The American Dollar, the British Pound and the Japanese Yen are convertible currencies because the United States, Britain and Japan, each produces a non-negligible proportion of the total quantity of the goods produced in the world in a year. Hence many nations which buy the goods need Dollar, Pound and Yen to pay for them.

So, what is now the way forward? Learning (education, training, employment and research) is the primary basis of achieving SEGID in a nation. Capital investments, including foreign investments do not promote SEGID. So, no wise nation destroys its currency to attract foreign investments.

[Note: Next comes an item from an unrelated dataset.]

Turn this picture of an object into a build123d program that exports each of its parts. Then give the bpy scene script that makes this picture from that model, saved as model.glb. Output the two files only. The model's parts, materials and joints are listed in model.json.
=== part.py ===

No one has been learning since the Nigerian SAP began in 1986. The apprenticeship system is dead in Nigeria.

Usually, the currency of a nation serves as a means of exchange. Mandatory devaluation destroys the production system of a nation by drastically increasing speculation in the nation and making the destroyed currency and foreign currencies tradable commodities. In Lagos and many other towns in Nigeria, you hear of dollar-pound, dollar-pound, like buy guguru/epa, akamu and akara. The youths are either japaing, selling imported articles in the streets or riding motor cycles to irk a living or idle.

Production has been dropping since 1986. So, unemployment has been increasing, true inflation, poverty and insecurity have been increasing. SAP was introduced to humiliate Nigeria and other African nations.

A nation with an agricultural economy is necessarily poor. To subject an artisan/agricultural nation to SAP is wickedness on the part of the World Bank and IMF.The way forward is to abandon SAP, adopt a fixed exchange rate, mobilise all Nigerians for integrated learning (education, training, employment and research) and accelerated industrialisation. Japan mobilised her citizens for learning 1886-1905 and became industrialised. China did the same 1949-early 1980s and achieved rapid industrialisation.